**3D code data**

- - - -

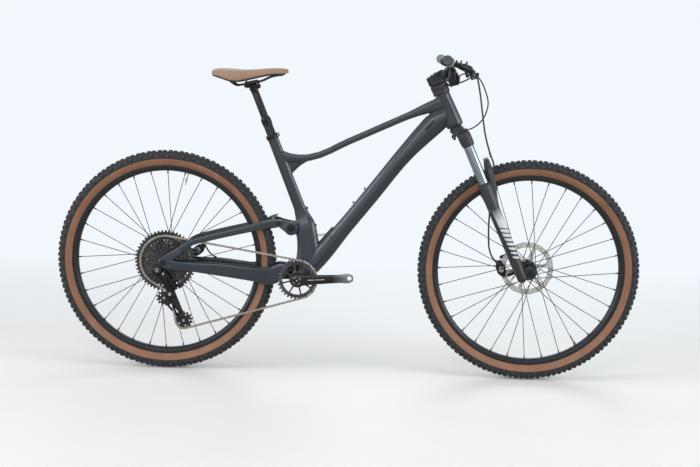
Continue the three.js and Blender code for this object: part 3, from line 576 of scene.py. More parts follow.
def tan_wall():
    """Caramel casing with faint cords and scuffs."""
    look = Look("tan_wall", 0.62)
    tone = look.between(look.noise(22, 5), 0.3, 0.72)
    out = look.mix(tone, (0.26, 0.118, 0.064), (0.36, 0.172, 0.098))
    fine = look.between(look.noise(620, 2), 0.4, 0.7, 0, 0.35)
    out = look.mix(fine, out, (0.19, 0.088, 0.048))
    return look.finish(out, look.between(tone, 0, 1, 0.55, 0.7), look.noise(1500, 2), 0.14)


def brushed_disc(name, centre, color):
    """Steel turned round an axis, with a dulled braking track."""
    look = Look(name, 0.36, 0.45)
    reach = look.radius(centre)
    lines = look.node("TexNoise", {"W": reach, "Scale": 2600, "Detail": 2}, noise_dimensions="1D").outputs["Fac"]
    patch = look.between(look.noise(45, 3), 0.3, 0.7)
    out = look.mix(lines, [c * 0.8 for c in color], color)
    out = look.mix(look.math("MULTIPLY", patch, 0.25), out, [c * 0.62 for c in color])
    return look.finish(out, look.between(lines, 0.2, 0.8, 0.24, 0.44), lines, 0.1)


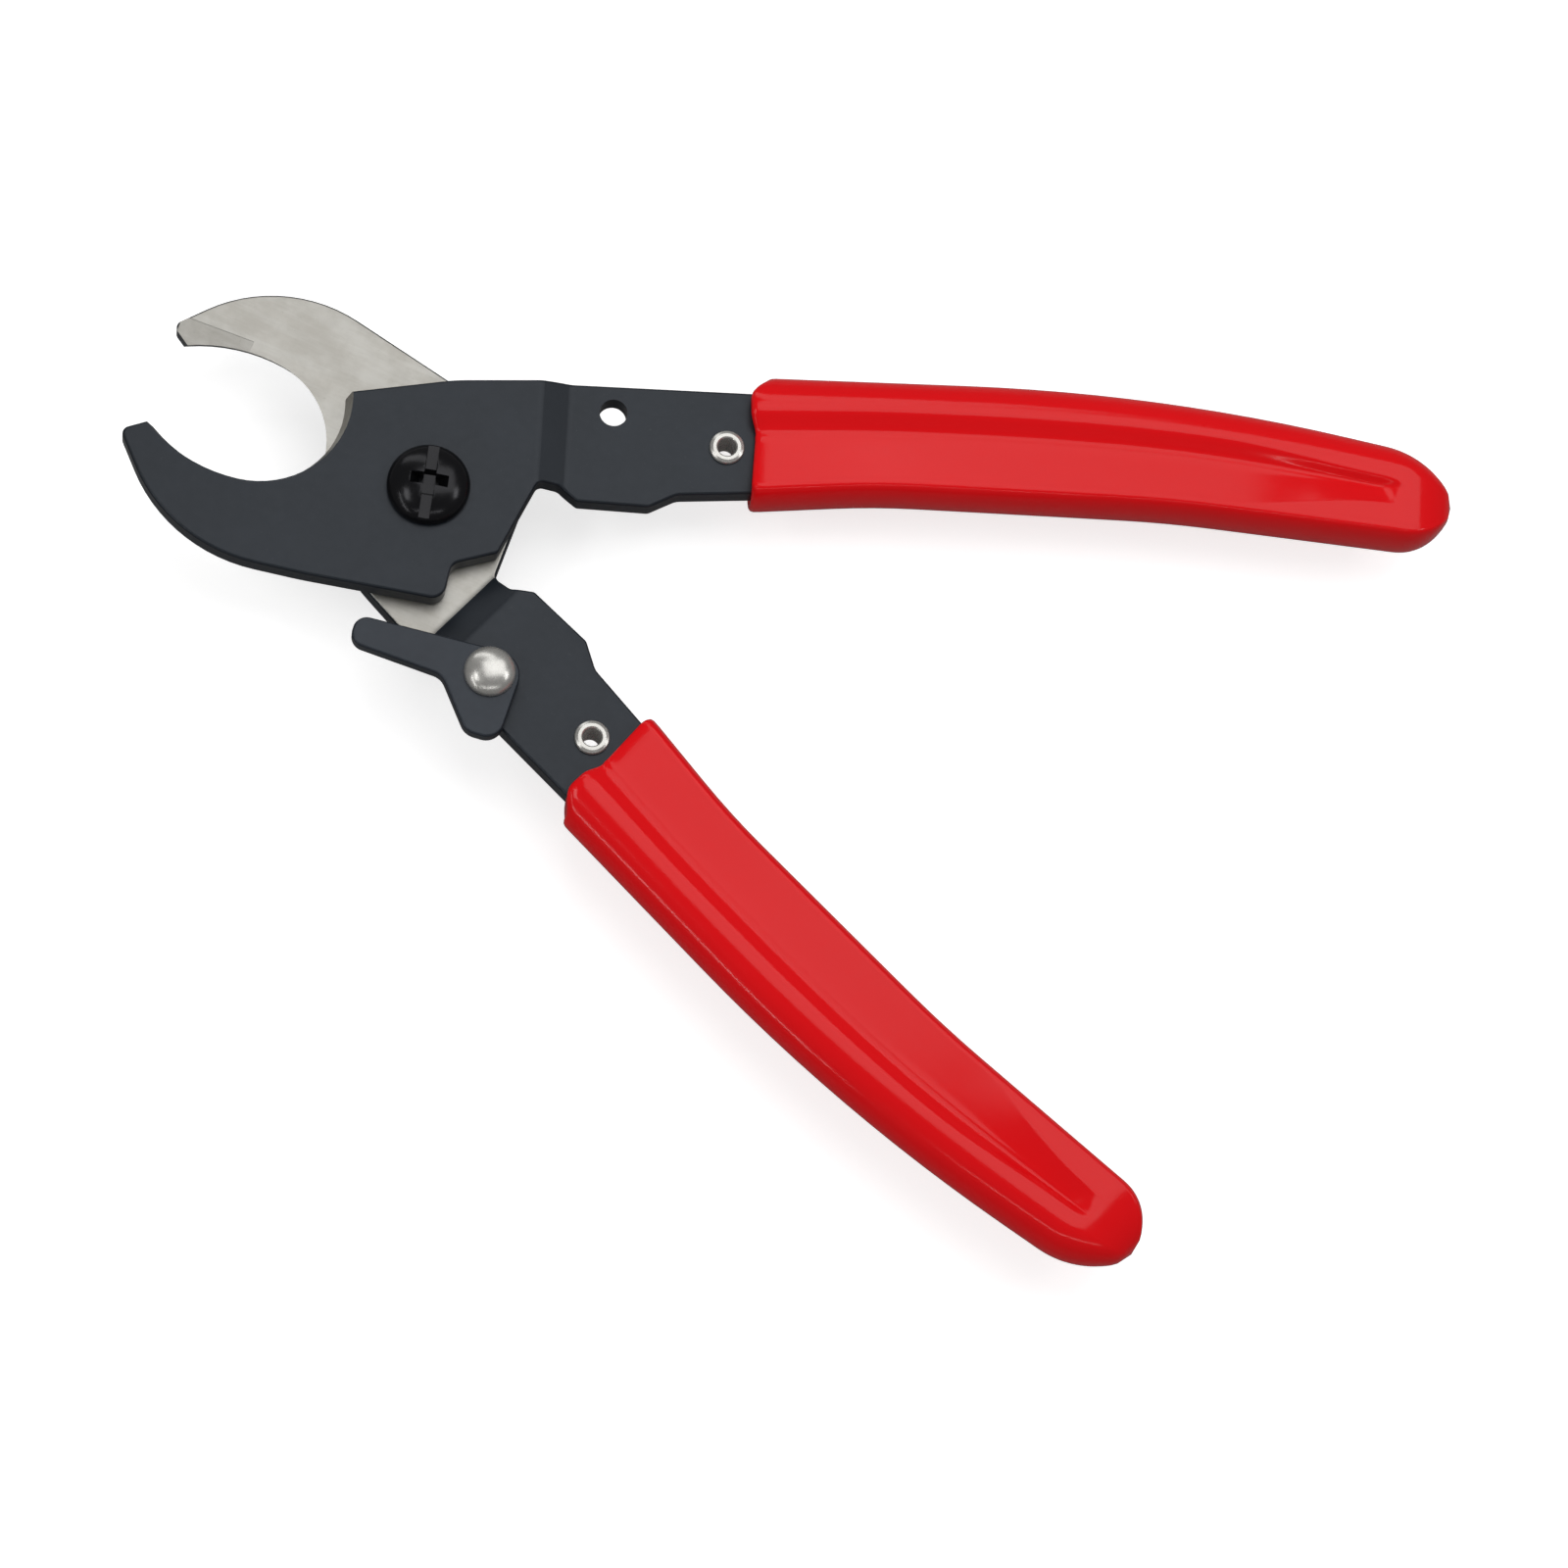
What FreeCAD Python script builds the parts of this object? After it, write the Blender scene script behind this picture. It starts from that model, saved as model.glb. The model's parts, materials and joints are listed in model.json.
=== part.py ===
"""Plate cable cutter: two joggled plate arms on one pivot, a thumb latch, a return spring, two vinyl grips.

Frame: +Z is the pivot axis and points out of the screw-head side. +X runs from the pivot towards the grips
along the middle line of the tool, and Z = 0 is the end face of the pivot screw. The tool is wide open.
Each arm is drawn in its own arm frame, its place on the shut tool: grip towards +X and +Y, jaw towards -X.
The front arm is turned up by OPEN_HALF from there. The rear arm is mirrored, then turned down by OPEN_HALF.
"""

import FreeCAD, Part
import math
import os

V = FreeCAD.Vector
Z_AXIS = V(0, 0, 1)

# Driving dimensions, in millimetres and degrees
OPEN_HALF = 20.5          # each arm's turn from shut to wide open
PLATE = 3.0               # thickness of both arm plates
STEP = PLATE / 2          # each arm's joggle, which brings both tangs into one plane
JOGGLE_START = 13.3
JOGGLE_END = 17.1
BEND_R = 2.0
EDGE_R = 0.35             # rounding of the blanked edges
RUN = 0.05                # radial running clearance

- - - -

**WRITTEN REQUEST**
Set down the listing in full, keeping every word exactly as it is.

**ANSWER FOR THIS EXERCISE**
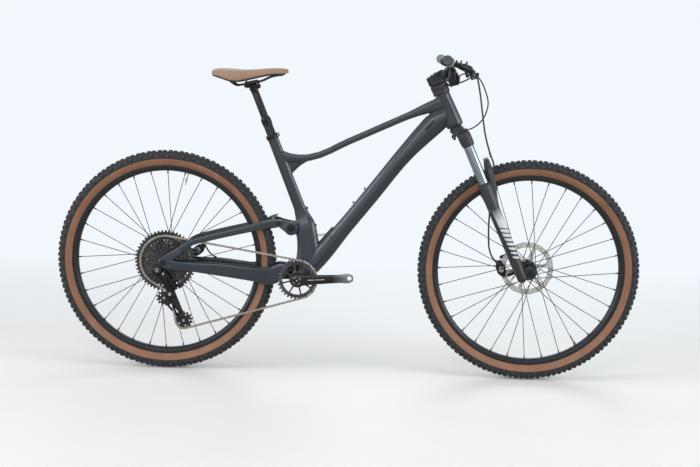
Continue the three.js and Blender code for this object: part 3, from line 576 of scene.py. More parts follow.
def tan_wall():
    """Caramel casing with faint cords and scuffs."""
    look = Look("tan_wall", 0.62)
    tone = look.between(look.noise(22, 5), 0.3, 0.72)
    out = look.mix(tone, (0.26, 0.118, 0.064), (0.36, 0.172, 0.098))
    fine = look.between(look.noise(620, 2), 0.4, 0.7, 0, 0.35)
    out = look.mix(fine, out, (0.19, 0.088, 0.048))
    return look.finish(out, look.between(tone, 0, 1, 0.55, 0.7), look.noise(1500, 2), 0.14)


def brushed_disc(name, centre, color):
    """Steel turned round an axis, with a dulled braking track."""
    look = Look(name, 0.36, 0.45)
    reach = look.radius(centre)
    lines = look.node("TexNoise", {"W": reach, "Scale": 2600, "Detail": 2}, noise_dimensions="1D").outputs["Fac"]
    patch = look.between(look.noise(45, 3), 0.3, 0.7)
    out = look.mix(lines, [c * 0.8 for c in color], color)
    out = look.mix(look.math("MULTIPLY", patch, 0.25), out, [c * 0.62 for c in color])
    return look.finish(out, look.between(lines, 0.2, 0.8, 0.24, 0.44), lines, 0.1)


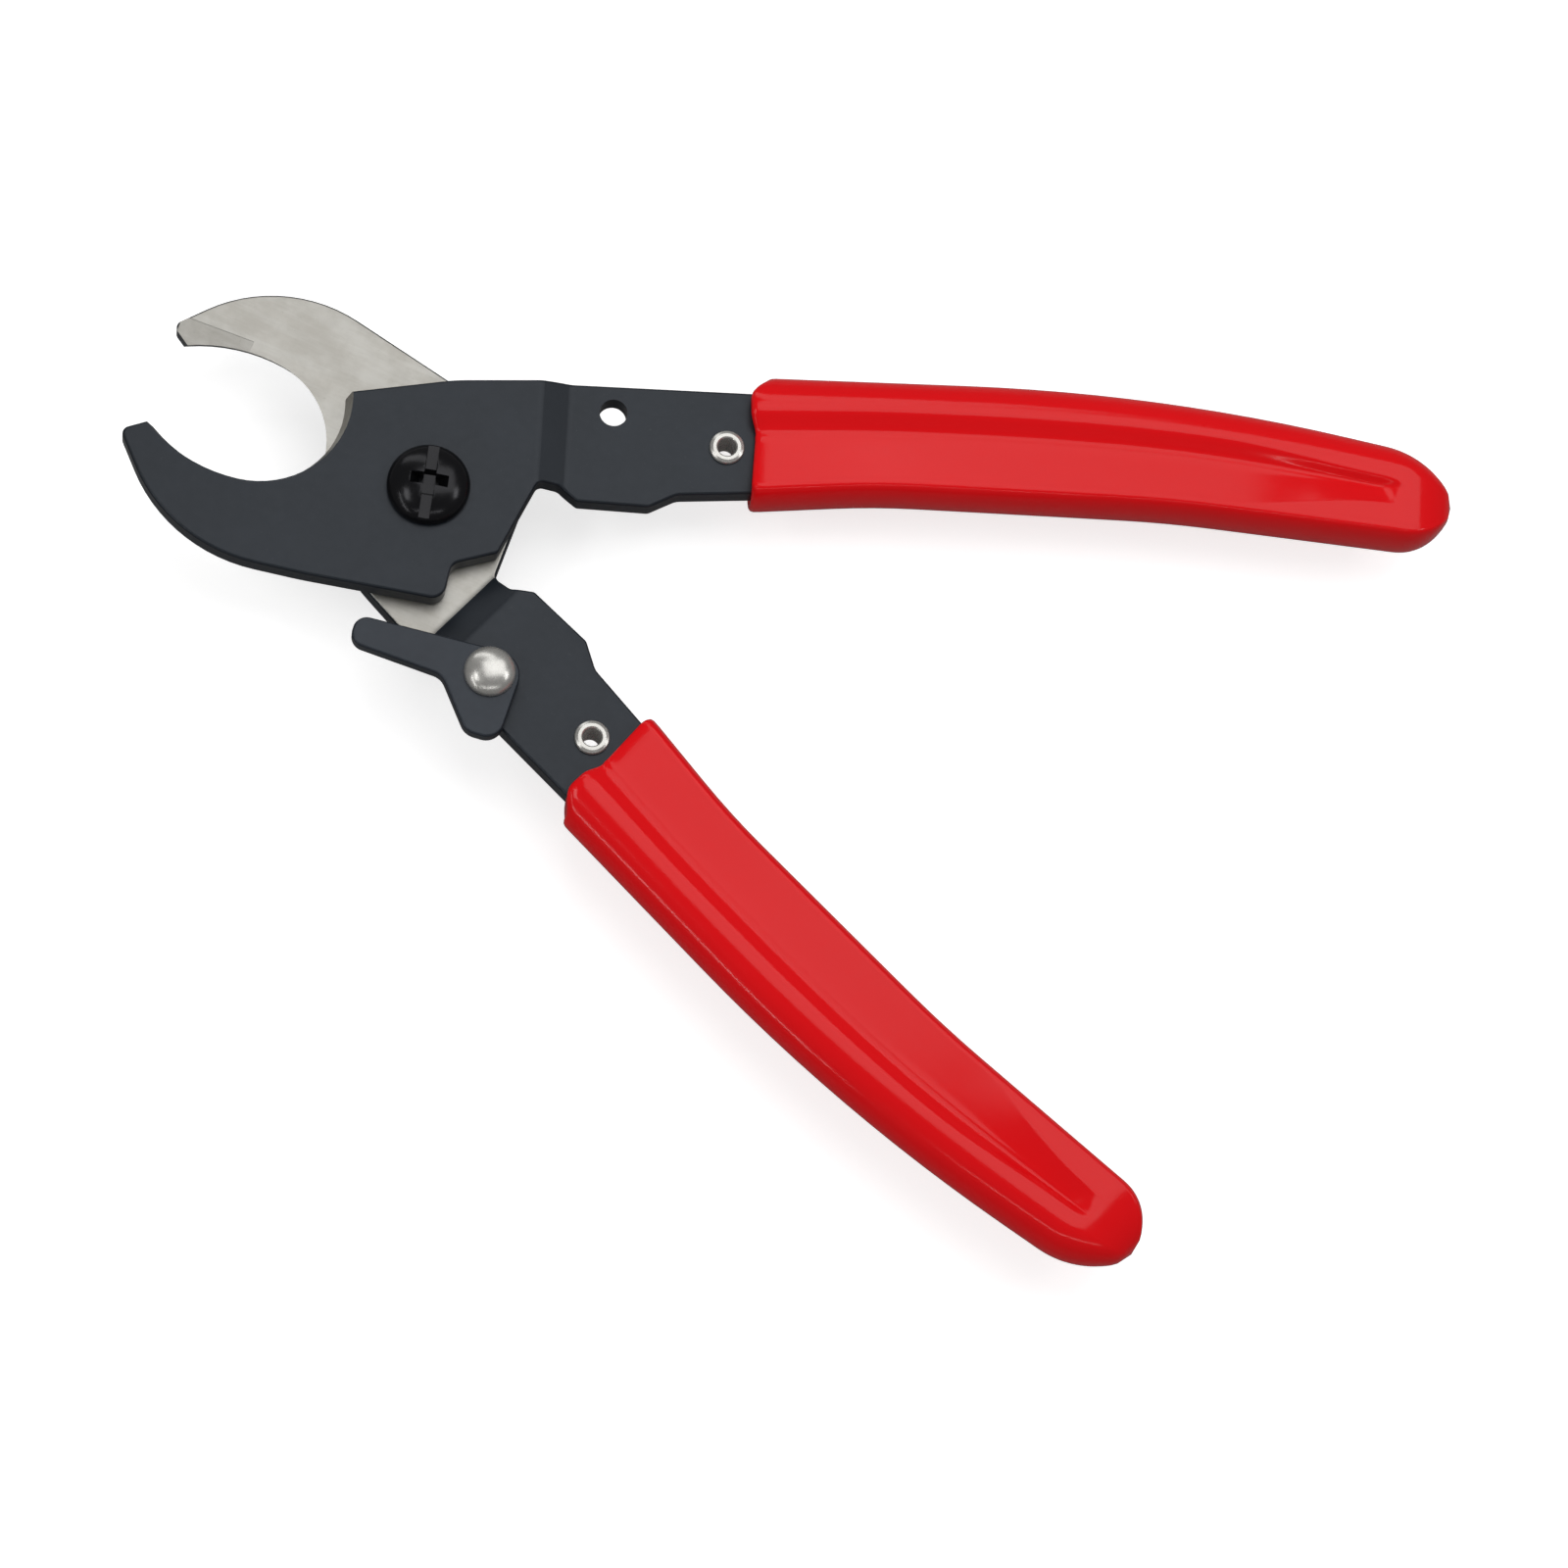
What FreeCAD Python script builds the parts of this object? After it, write the Blender scene script behind this picture. It starts from that model, saved as model.glb. The model's parts, materials and joints are listed in model.json.
=== part.py ===
"""Plate cable cutter: two joggled plate arms on one pivot, a thumb latch, a return spring, two vinyl grips.

Frame: +Z is the pivot axis and points out of the screw-head side. +X runs from the pivot towards the grips
along the middle line of the tool, and Z = 0 is the end face of the pivot screw. The tool is wide open.
Each arm is drawn in its own arm frame, its place on the shut tool: grip towards +X and +Y, jaw towards -X.
The front arm is turned up by OPEN_HALF from there. The rear arm is mirrored, then turned down by OPEN_HALF.
"""

import FreeCAD, Part
import math
import os

V = FreeCAD.Vector
Z_AXIS = V(0, 0, 1)

# Driving dimensions, in millimetres and degrees
OPEN_HALF = 20.5          # each arm's turn from shut to wide open
PLATE = 3.0               # thickness of both arm plates
STEP = PLATE / 2          # each arm's joggle, which brings both tangs into one plane
JOGGLE_START = 13.3
JOGGLE_END = 17.1
BEND_R = 2.0
EDGE_R = 0.35             # rounding of the blanked edges
RUN = 0.05                # radial running clearance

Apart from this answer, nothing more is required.